■ What this task involves: The material below holds a span beginning at the line with "Model this object" and ending at the line with "length = 250.0". Quote that span exactly, both ends included, and only that span.

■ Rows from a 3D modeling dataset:
========================================

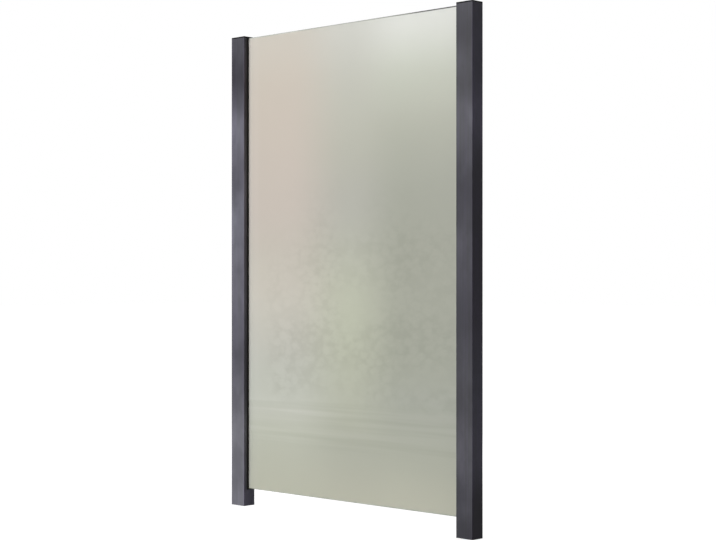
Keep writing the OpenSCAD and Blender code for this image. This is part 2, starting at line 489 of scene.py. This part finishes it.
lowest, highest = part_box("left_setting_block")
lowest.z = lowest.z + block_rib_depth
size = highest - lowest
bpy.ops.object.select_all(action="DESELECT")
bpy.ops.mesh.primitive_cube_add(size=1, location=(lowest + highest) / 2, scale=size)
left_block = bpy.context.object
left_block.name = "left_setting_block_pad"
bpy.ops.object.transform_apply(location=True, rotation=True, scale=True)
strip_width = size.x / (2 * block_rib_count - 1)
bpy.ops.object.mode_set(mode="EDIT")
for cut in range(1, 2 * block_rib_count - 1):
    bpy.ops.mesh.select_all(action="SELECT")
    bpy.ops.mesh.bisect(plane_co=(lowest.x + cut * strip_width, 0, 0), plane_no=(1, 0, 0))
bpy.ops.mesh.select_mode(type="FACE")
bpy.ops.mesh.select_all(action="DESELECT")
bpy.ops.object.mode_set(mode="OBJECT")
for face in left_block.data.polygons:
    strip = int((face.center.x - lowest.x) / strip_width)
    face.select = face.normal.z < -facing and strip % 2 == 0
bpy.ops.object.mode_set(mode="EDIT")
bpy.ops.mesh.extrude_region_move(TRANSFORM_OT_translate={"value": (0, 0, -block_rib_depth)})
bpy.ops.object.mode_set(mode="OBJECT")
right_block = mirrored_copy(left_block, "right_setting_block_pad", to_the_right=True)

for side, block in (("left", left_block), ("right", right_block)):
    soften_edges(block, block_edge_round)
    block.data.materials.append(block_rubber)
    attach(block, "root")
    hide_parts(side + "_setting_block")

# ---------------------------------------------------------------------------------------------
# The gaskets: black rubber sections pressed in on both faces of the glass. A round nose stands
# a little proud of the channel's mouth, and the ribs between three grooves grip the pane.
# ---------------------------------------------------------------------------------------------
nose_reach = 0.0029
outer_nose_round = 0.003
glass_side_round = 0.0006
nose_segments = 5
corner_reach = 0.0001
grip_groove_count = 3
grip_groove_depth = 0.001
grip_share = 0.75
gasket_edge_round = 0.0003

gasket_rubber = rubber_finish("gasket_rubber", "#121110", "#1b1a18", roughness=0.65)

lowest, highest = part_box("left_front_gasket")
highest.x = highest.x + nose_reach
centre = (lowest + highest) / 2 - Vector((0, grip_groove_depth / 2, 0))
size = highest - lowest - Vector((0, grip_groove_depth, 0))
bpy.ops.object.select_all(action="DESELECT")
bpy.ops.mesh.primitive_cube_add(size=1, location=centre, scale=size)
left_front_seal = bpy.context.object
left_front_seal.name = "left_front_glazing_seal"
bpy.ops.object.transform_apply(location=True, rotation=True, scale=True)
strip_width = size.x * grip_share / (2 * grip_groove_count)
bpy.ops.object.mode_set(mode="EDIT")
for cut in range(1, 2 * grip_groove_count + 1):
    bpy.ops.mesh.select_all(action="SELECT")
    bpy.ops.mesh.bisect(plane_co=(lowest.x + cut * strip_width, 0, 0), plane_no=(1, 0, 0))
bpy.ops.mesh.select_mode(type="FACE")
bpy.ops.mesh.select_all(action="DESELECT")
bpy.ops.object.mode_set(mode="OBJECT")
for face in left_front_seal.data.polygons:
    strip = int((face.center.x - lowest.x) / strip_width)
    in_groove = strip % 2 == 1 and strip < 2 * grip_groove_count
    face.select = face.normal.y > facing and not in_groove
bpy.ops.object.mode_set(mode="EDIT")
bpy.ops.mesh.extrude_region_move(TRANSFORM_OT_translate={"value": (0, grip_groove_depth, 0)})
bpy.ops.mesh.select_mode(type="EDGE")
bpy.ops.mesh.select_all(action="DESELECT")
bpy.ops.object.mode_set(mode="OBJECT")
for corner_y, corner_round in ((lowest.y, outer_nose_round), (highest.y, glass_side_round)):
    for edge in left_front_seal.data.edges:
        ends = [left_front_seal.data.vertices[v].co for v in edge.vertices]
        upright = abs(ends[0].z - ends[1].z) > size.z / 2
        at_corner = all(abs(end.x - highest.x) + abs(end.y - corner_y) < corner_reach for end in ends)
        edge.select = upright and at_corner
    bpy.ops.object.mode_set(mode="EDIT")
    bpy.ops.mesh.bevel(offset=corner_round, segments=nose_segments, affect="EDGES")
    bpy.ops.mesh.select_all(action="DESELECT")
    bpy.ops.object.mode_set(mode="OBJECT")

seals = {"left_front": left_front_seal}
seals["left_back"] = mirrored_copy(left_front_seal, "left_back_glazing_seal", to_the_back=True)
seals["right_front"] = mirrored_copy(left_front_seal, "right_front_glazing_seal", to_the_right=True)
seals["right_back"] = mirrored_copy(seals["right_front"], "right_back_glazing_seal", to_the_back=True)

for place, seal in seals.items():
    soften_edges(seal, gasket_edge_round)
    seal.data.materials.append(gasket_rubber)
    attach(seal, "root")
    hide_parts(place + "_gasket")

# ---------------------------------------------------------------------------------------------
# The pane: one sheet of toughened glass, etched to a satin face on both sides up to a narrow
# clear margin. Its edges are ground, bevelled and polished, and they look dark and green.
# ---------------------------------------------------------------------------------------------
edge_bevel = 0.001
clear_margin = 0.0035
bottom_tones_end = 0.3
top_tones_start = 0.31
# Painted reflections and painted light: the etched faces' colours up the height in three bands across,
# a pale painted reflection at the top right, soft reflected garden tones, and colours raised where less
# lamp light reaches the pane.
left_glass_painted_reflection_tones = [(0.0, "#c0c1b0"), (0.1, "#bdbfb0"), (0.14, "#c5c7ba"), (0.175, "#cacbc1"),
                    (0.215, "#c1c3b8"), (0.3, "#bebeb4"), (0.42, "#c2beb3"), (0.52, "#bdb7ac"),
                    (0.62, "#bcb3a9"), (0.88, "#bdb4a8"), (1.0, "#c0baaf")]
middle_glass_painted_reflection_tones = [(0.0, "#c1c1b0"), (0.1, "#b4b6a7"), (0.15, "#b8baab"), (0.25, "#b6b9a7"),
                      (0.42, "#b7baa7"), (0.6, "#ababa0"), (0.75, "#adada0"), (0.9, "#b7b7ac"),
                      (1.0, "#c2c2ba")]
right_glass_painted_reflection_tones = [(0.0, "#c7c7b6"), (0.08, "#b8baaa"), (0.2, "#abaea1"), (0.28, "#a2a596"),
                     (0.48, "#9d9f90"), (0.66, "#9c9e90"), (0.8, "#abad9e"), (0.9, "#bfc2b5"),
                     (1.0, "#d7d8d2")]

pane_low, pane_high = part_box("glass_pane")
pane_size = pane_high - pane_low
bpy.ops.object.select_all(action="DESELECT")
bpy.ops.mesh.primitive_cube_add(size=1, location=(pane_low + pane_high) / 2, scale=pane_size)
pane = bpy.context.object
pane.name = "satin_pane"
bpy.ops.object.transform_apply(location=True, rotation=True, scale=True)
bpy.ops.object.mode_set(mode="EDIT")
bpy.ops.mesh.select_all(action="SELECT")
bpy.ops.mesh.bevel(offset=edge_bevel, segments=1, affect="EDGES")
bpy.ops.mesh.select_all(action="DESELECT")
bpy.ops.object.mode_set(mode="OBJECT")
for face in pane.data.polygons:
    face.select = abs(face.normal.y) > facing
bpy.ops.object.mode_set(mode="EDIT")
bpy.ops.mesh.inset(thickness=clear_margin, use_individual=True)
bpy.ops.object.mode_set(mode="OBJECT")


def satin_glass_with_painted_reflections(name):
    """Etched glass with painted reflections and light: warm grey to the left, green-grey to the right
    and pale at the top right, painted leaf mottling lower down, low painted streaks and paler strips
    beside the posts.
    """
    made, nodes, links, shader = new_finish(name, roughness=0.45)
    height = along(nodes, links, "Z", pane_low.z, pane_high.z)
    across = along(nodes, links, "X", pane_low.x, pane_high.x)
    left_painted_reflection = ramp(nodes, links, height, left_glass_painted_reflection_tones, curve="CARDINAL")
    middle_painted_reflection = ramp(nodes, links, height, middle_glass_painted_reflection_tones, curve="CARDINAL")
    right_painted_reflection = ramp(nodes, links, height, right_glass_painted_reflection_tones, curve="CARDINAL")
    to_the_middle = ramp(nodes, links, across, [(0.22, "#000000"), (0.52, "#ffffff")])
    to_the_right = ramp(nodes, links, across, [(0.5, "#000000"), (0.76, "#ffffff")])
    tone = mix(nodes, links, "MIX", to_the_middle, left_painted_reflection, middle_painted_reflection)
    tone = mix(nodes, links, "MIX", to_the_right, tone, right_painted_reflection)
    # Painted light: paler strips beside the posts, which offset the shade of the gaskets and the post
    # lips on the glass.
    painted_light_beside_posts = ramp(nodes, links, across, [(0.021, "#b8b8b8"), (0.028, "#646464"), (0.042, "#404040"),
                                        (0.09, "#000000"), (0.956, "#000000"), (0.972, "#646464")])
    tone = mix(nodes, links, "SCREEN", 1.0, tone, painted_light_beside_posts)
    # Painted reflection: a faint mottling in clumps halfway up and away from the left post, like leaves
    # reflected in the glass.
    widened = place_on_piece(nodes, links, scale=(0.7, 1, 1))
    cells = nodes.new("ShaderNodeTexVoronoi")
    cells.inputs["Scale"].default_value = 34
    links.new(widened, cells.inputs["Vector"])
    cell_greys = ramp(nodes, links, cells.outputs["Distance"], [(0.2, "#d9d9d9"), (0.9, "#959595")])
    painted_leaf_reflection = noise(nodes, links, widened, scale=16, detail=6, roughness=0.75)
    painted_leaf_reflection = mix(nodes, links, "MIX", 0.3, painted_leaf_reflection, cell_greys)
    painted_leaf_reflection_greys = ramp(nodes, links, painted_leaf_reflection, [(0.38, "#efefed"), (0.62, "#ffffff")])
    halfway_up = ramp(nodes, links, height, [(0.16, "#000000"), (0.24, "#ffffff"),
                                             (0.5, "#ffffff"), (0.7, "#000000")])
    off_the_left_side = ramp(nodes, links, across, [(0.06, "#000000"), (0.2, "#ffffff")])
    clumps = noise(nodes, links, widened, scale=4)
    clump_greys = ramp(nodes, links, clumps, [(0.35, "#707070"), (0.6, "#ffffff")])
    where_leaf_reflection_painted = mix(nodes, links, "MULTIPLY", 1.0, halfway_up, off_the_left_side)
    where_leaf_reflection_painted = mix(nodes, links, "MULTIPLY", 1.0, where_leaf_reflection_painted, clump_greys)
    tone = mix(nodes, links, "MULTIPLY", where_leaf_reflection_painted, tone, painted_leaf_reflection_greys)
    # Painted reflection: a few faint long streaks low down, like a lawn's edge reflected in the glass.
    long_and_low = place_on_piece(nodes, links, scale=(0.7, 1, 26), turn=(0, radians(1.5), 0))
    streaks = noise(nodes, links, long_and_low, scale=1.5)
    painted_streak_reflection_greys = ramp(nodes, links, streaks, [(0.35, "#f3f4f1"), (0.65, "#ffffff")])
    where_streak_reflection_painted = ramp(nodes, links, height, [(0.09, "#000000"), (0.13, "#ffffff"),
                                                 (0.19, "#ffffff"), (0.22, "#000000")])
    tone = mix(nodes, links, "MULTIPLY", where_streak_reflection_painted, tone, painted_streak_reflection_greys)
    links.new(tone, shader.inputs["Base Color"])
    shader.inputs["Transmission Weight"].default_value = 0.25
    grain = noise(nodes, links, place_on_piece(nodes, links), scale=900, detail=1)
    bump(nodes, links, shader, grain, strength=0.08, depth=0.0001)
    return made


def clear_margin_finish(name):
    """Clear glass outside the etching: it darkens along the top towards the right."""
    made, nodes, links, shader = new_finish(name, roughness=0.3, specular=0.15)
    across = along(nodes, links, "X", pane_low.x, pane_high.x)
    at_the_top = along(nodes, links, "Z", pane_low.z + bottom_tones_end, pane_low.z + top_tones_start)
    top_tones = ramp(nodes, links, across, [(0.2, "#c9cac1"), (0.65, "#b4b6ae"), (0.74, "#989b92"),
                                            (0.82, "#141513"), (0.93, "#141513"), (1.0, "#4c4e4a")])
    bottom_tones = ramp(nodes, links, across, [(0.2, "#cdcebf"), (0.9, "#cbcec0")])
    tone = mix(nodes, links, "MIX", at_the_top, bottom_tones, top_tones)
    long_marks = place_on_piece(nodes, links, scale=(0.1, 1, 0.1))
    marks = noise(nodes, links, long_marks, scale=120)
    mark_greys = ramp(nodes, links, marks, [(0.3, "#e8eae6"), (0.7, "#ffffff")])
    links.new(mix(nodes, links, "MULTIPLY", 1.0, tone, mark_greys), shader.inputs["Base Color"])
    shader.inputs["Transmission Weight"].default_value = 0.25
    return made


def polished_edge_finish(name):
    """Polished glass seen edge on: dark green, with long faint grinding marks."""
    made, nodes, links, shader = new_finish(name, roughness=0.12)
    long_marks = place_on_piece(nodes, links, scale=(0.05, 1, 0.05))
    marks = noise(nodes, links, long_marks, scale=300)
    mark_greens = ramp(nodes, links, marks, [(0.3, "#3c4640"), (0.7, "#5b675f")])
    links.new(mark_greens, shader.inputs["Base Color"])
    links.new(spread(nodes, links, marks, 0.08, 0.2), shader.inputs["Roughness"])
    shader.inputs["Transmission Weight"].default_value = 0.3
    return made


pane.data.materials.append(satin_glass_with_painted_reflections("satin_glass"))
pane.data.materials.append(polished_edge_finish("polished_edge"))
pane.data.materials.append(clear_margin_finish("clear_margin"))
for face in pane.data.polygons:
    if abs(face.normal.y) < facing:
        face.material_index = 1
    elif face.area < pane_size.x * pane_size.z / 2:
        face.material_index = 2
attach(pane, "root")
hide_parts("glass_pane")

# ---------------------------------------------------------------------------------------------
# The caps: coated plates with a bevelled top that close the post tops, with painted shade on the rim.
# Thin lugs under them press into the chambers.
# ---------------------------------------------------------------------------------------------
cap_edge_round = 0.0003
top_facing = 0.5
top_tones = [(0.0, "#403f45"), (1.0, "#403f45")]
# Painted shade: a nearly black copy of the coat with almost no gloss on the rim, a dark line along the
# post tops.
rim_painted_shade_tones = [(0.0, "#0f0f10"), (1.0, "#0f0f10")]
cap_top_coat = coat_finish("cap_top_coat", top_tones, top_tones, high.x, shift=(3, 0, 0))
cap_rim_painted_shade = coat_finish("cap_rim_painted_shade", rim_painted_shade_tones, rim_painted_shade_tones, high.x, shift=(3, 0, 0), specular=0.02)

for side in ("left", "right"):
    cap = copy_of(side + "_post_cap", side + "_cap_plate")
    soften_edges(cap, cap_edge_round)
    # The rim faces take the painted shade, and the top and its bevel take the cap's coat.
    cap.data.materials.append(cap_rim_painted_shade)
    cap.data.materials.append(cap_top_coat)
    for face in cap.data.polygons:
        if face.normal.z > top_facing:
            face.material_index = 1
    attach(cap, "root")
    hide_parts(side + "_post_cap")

========================================

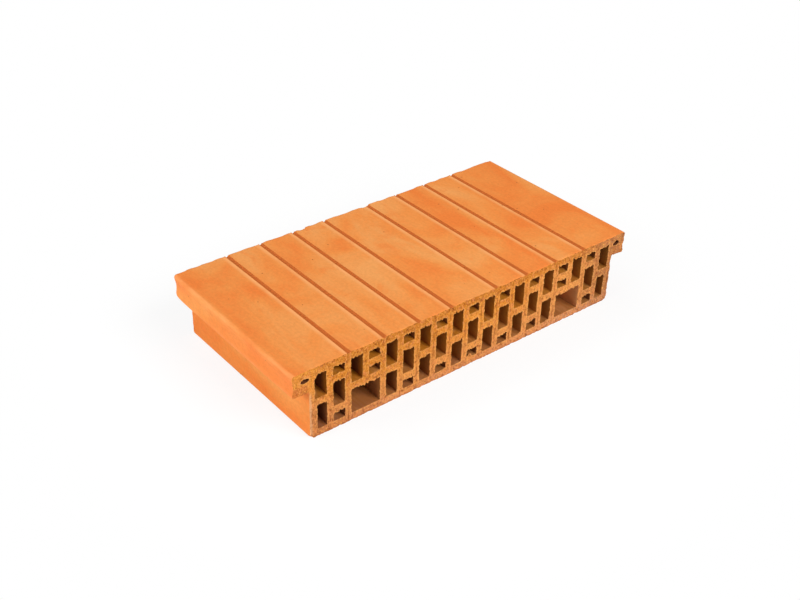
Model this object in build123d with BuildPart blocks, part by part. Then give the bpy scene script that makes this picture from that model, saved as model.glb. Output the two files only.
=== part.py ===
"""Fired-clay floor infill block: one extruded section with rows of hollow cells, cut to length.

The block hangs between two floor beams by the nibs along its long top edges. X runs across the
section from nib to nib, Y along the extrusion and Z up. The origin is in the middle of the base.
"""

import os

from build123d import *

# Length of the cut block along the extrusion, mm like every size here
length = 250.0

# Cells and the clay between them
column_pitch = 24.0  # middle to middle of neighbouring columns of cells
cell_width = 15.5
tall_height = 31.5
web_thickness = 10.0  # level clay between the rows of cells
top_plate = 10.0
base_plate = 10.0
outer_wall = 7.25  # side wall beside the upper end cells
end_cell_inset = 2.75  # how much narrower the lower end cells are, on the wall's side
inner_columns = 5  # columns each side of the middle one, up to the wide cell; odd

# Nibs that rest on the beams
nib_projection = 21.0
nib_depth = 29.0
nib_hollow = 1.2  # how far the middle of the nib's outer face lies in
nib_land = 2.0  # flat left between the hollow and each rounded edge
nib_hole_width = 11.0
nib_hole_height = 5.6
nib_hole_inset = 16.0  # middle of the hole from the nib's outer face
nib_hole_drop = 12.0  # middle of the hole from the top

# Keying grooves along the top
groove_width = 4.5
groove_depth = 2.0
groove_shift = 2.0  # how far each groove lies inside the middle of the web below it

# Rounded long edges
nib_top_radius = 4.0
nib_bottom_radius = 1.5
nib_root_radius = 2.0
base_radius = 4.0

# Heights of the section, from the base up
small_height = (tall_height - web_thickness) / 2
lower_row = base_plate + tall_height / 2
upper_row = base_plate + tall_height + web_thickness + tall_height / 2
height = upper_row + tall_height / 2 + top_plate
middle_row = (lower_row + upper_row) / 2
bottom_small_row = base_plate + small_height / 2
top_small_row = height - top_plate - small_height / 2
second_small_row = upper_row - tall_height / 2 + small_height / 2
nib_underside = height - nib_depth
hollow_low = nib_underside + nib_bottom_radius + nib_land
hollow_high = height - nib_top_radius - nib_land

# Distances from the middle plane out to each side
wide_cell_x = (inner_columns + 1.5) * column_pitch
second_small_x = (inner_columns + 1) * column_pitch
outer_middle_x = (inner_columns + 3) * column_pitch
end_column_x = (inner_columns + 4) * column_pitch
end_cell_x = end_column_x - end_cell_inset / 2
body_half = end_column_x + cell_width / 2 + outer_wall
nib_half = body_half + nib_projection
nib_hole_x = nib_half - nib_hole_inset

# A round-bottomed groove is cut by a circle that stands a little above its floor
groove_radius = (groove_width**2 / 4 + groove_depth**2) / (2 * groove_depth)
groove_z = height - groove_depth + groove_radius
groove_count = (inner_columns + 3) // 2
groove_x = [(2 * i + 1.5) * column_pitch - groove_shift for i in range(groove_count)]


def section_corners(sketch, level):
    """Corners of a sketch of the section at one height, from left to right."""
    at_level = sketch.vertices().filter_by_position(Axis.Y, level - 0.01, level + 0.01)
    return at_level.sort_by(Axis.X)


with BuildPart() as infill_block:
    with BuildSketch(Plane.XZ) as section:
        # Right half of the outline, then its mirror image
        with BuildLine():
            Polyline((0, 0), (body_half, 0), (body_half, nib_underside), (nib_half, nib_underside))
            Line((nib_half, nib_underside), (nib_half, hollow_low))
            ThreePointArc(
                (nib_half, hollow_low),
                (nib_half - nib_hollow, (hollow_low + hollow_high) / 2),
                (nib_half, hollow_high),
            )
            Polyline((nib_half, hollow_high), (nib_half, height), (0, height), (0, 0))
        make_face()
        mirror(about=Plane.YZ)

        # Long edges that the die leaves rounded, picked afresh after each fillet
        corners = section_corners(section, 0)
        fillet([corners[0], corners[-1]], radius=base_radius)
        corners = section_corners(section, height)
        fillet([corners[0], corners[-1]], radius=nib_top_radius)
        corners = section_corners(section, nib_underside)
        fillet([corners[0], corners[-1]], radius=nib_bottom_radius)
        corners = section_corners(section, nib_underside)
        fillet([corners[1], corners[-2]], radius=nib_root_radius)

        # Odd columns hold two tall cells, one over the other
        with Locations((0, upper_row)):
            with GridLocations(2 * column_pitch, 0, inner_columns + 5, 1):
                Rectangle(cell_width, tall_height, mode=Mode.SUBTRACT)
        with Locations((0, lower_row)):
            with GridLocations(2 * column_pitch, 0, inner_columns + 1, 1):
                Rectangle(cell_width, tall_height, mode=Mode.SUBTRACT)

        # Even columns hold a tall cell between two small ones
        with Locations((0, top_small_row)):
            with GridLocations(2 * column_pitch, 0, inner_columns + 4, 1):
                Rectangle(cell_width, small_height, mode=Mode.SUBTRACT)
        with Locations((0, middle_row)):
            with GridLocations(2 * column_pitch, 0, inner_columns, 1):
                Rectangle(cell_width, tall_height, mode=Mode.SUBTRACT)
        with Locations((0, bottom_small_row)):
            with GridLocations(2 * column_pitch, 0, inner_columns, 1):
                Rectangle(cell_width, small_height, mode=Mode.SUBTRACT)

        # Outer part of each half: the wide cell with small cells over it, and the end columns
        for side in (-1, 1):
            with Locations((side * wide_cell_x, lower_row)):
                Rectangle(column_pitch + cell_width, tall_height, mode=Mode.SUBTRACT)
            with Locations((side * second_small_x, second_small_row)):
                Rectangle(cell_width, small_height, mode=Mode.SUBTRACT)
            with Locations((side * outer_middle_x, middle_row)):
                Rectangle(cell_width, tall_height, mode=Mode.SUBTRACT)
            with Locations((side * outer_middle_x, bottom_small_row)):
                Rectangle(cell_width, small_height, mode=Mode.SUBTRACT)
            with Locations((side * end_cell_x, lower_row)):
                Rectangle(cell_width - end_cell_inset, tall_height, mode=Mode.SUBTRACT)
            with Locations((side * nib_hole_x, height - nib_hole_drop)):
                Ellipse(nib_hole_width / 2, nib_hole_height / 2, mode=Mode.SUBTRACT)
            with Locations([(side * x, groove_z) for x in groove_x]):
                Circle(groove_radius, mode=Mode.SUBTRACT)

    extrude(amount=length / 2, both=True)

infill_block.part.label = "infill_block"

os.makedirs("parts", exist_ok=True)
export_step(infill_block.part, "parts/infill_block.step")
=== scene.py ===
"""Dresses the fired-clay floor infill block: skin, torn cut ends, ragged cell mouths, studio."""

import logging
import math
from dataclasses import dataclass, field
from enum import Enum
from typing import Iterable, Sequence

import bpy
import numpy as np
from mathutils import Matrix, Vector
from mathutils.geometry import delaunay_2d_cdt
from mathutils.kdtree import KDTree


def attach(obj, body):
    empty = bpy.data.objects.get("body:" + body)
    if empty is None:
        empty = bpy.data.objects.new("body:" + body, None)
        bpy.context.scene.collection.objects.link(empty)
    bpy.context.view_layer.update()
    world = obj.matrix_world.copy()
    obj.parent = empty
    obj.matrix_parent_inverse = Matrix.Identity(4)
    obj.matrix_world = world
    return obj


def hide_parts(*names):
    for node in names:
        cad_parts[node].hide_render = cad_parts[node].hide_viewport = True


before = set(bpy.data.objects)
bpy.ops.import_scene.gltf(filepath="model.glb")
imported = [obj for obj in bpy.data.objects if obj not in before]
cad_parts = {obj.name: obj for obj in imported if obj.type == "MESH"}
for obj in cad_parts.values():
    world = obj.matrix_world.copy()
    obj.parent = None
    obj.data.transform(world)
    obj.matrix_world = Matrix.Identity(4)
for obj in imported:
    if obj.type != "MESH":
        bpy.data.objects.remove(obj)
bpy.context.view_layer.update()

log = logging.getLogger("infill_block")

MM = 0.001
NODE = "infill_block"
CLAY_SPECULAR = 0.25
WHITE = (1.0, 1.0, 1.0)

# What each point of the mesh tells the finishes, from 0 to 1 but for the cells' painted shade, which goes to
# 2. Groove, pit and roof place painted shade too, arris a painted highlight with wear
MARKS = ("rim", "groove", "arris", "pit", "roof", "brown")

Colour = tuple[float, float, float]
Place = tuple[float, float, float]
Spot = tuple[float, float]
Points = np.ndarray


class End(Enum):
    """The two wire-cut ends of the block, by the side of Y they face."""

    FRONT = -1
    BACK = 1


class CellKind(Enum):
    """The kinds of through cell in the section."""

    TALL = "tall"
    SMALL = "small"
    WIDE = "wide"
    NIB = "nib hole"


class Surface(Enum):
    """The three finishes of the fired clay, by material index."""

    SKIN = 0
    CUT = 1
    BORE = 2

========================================

■ Solved problem:
Model this object in build123d with BuildPart blocks, part by part. Then give the bpy scene script that makes this picture from that model, saved as model.glb. Output the two files only.
=== part.py ===
"""Fired-clay floor infill block: one extruded section with rows of hollow cells, cut to length.

The block hangs between two floor beams by the nibs along its long top edges. X runs across the
section from nib to nib, Y along the extrusion and Z up. The origin is in the middle of the base.
"""

import os

from build123d import *

# Length of the cut block along the extrusion, mm like every size here
length = 250.0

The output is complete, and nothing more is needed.